Fatima Al Qadiri: Asiatisch (CD, Hyperdub, April 2014)

This record opens rather arrestingly with a song whose lyrics are more-or-less nonsense verse in Mandarin, sung to the tune of Nothing Compares 2 U, accompanied by little more than a synthesized celestial choir. The effect is rather surreal, but the significance is clear: Al Qadiri (who is Kuwaiti, born to Russian-educated parents in Senegal, and lives in New York) has something to say about the exploitative exoticization of the orient, and oriental women in particular, in western culture. This theme dominates the album, which is mostly an intriguing mixture of dubstep and Chinese classical. The dubstep is there in the bassy whaaarp noises.
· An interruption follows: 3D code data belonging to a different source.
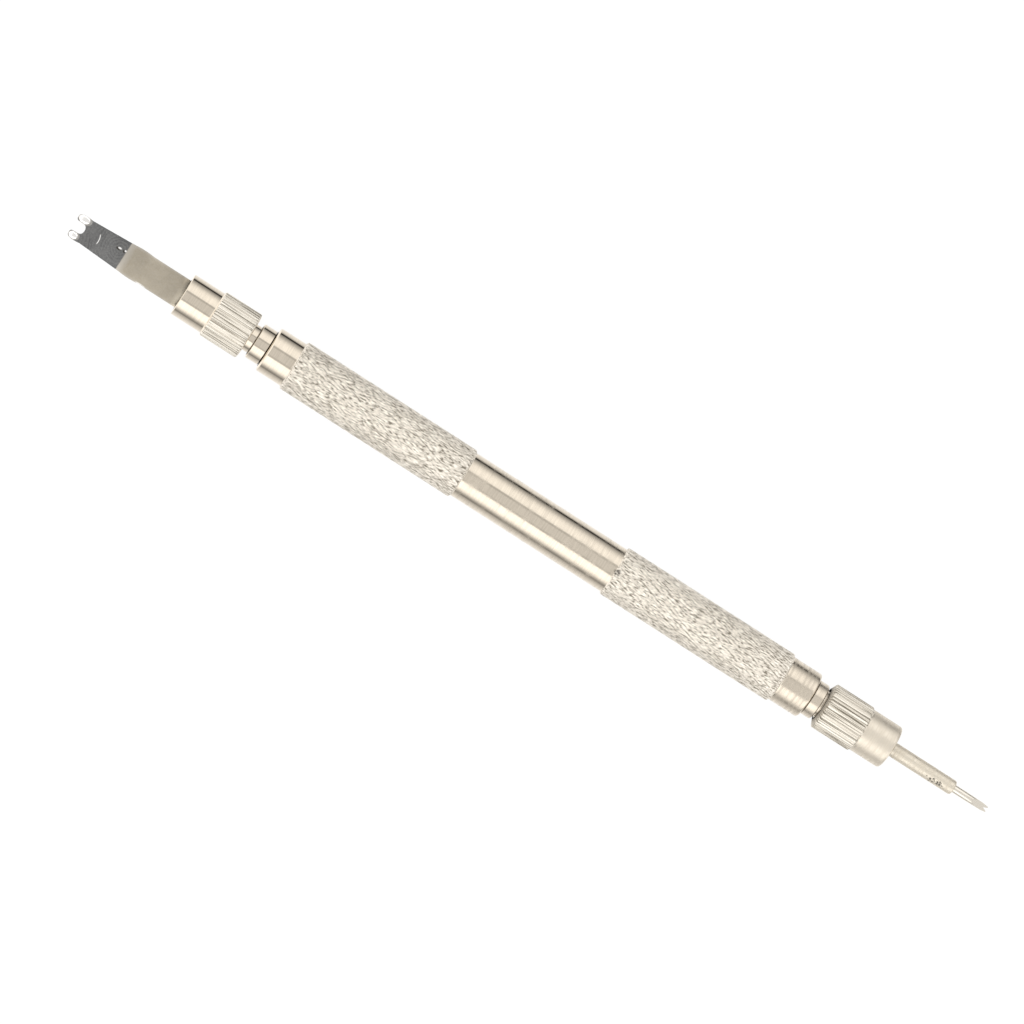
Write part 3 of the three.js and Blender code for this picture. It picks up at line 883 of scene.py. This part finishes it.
def make_fork_blade(material):
    upper = blade_half_outline()
    lower = [(x, -y) for x, y in reversed(upper[1:])]
    outline = [(FORK_TIP + x, y) for x, y in upper + lower]
    piece = prism("fork_blade_ground", outline, "xy", 2.0)
    mesh = piece.data
    grid = bmesh.new()
    grid.from_mesh(mesh)
    step = 0.1
    fine_length = 2.6
    fine_cuts = [step * k for k in range(1, 26)]
    coarse_cuts = [3.5, 5.0, 6.5, GRIND_END, 9.4, 12.0, 15.0, BLADE_SHOULDER]
    for x in fine_cuts + coarse_cuts:
        slice_mesh(grid, ((FORK_TIP + x) * MM, 0, 0), (1, 0, 0))
    for k in range(-18, 19):
        slice_mesh(grid, (0, step * k * MM, 0), (0, 1, 0), (FORK_TIP + fine_length) * MM)
    for vertex in grid.verts:
        half = blade_half_thickness(vertex.co.x / MM - FORK_TIP, vertex.co.y / MM)
        vertex.co.z = math.copysign(half * MM, vertex.co.z)
    grid.to_mesh(mesh)
    grid.free()
    round_edges(piece, 0.07, angle=50)
    smooth_by_angle(piece, 25)
    finish_piece(piece, "fork_tip", "fork_blade", material)


PLATE = (0.465, 0.408, 0.315)
PALE_PLATE = (0.56, 0.52, 0.46)
# The colour of the painted light on the blade beside the nut.
LIT_PLATE = (0.80, 0.72, 0.58)
GROUND = (0.225, 0.223, 0.217)
DARK_GROUND = (0.115, 0.115, 0.115)
# Bright polished metal, also the colour of painted highlights.
POLISH_AND_GLINT = (0.97, 0.95, 0.92)
HEAD_OUTLINE = (0.42, 0.4, 0.37)
GROUND_EDGE = FORK_TIP + GRIND_END


def plated_body(nodes, mottle, speckle):
    """Mottled plate, paler along its edges and its ground end, with painted light beside the nut and a
    painted highlight on its lower edge.
    """
    body = nodes.blend(nodes.between(mottle, 0.0, 1.0), PLATE, tuple(0.84 * c for c in PLATE))
    body = nodes.blend(nodes.between(speckle, 0.0, 0.4), body, PALE_PLATE)
    strip = nodes.between(nodes.x, 1.0, 0.0, GROUND_EDGE + 0.3, GROUND_EDGE + 1.0)
    body = nodes.blend(nodes.math("MULTIPLY", strip, 0.75), body, PALE_PLATE)
    beside = nodes.math("ABSOLUTE", nodes.y)
    edge = nodes.between(beside, 0.0, 0.5, BLADE_HALF - 0.3, BLADE_HALF - 0.02)
    body = nodes.blend(edge, body, PALE_PLATE)
    # Painted light beside the nut, which offsets the shade that the nut casts on the blade.
    nut_front = FORK_FACE - fork_end.nut_front
    beside_nut = nodes.between(nodes.x, 0.0, 0.75, nut_front - 0.9, nut_front - 0.2)
    body = nodes.blend(beside_nut, body, LIT_PLATE)
    # A painted highlight along the blade's lower edge.
    glint_distance = nodes.away((GROUND_EDGE + 3.7, -1.95), (0.8, 0.14))
    edge_glint = nodes.between(glint_distance, 1.0, 0.0, 0.6, 1.1)
    edge_glint = nodes.math("MULTIPLY", edge_glint, nodes.between(speckle, 0.4, 1.0))
    return nodes.blend(edge_glint, body, POLISH_AND_GLINT)


def ground_end(nodes, mottle, speckle, lines):
    """Bare steel with the grinding wheel's rings, darker along its edges."""
    arcs = nodes.math("MULTIPLY", nodes.math("ADD", lines, 0.5), nodes.between(mottle, 0.0, 0.55))
    arcs = nodes.math("ADD", arcs, nodes.between(speckle, 0.0, 0.7, 0.35, 0.75), clamp=True)
    bare = nodes.blend(arcs, GROUND, DARK_GROUND)
    beside = nodes.math("ABSOLUTE", nodes.y)
    rim = nodes.between(beside, 0.0, 0.7, BLADE_HALF - 0.45, BLADE_HALF - 0.1)
    return nodes.blend(rim, bare, DARK_GROUND)


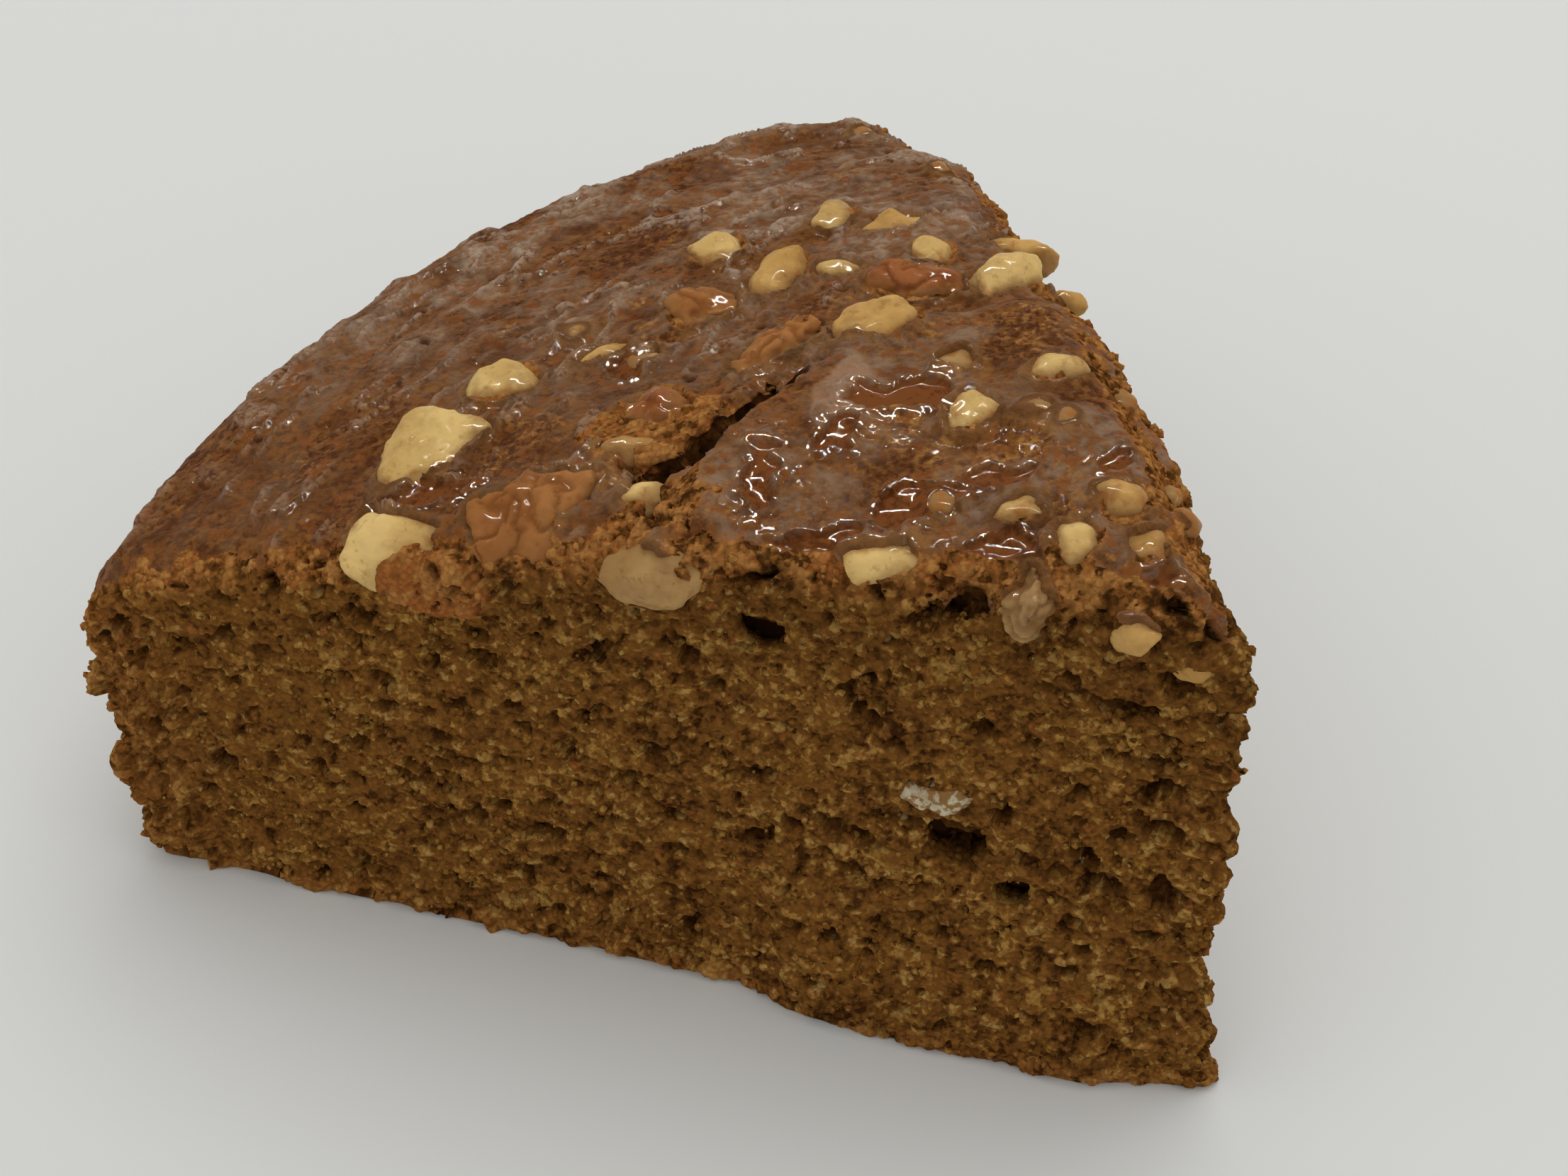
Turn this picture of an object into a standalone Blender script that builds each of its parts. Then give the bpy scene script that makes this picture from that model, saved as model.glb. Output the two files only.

It's there in the skittering beats, although these are pretty abstracted and only present on about half the tracks. It's there, I guess, in the way the tracks are structured. The Chinese elements are largely in the melodies, both in the (largely synthesized) instrumentation and the pentatonic scale. A couple of tracks have spoken, or maybe more intoned, Chinese vocal elements. Dragon Tattoo has vocodored English repeating "I've a dragon tattoo on my arm / and I mean to do you harm" and "Speak Chinese if you please baby / speak Chinese if you please", presumably referencing Stieg Larsson and Disney's We Are Siamese, and frankly a teeny tiny bit hammering the point home. I've previously encountered Al Qadiri as Ayshay for 2011's Warn-U. Much like that record, this is both conceptually and musically interesting, but perhaps not as deep as it thinks it is. I like the sound, and I really like some moments here, but it doesn't quite do enough to keep my interest over the length of the album.

I bought this from Sister Ray, an actual shop.